Mobay Award, SPI's Cellular Plastics Division (1964)

Bingham Medal of the Society of Rheology (1975)

Colwyn Medal of the Plastics and Rubber Institute (1978)

American Society for Testing and Materials International, Adhesives Award (1979)

Society of Plastic Engineers International Research Award (1980)

3M Award for Excellence in Adhesion Science for the Adhesion Society (1987)

George Stafford Whitby Distinguished Teaching Award (1987)

Charles Goodyear Medal of the Rubber Division (1990)

Medal of the College de France (1990)

Polymer Physics Prize, American Physical Society (1996)

Wake Memorial Medal (1996)

Honorary degrees from Université de Haute-Alsace, France (1997) and De Montfort

University, U.K. (1998)

Tan Sri Dr. B.C. Sekhar Gold Medal (2011)

Inaugural Tire Technology International Lifetime Achievement Award (2012)

The final tribute to this remarkable man has just been announced: "In honour of his international recognition and his service to the University of Akron, the Board of Trustees of the University has voted unanimously to change the name of the Ohio Research Scholar Professor at the University of Akron to henceforth be named the ‘Alan N. Gent Ohio Research Scholar Professor of Polymers.’"

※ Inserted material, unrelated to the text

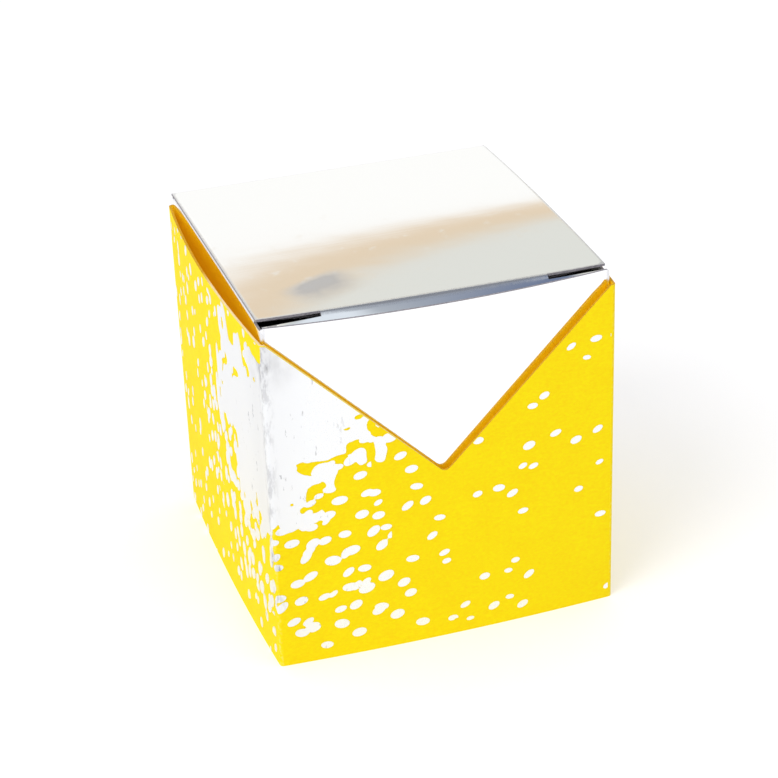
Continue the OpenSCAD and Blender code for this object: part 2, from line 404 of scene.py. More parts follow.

It is probably best, though, to leave the final word to Stephen Cheng, Dean of the College of Polymer Science and Polymer Engineering, who said:

"Brilliant and unassuming, Dr Gent was both a remarkable scientist and a remarkable man" said "From the beginning of his ties to the University of Akron, it was clear he possessed an extraordinary knowledge of and passion for his field. His pioneering work was coveted by global research and development firms, his contemporaries and students, and the University gratefully acknowledges Dr Gent's invaluable role in helping position it as a leading centre for polymer science and polymer engineering research. Truly, Dr Gent was a visionary scientist and educator."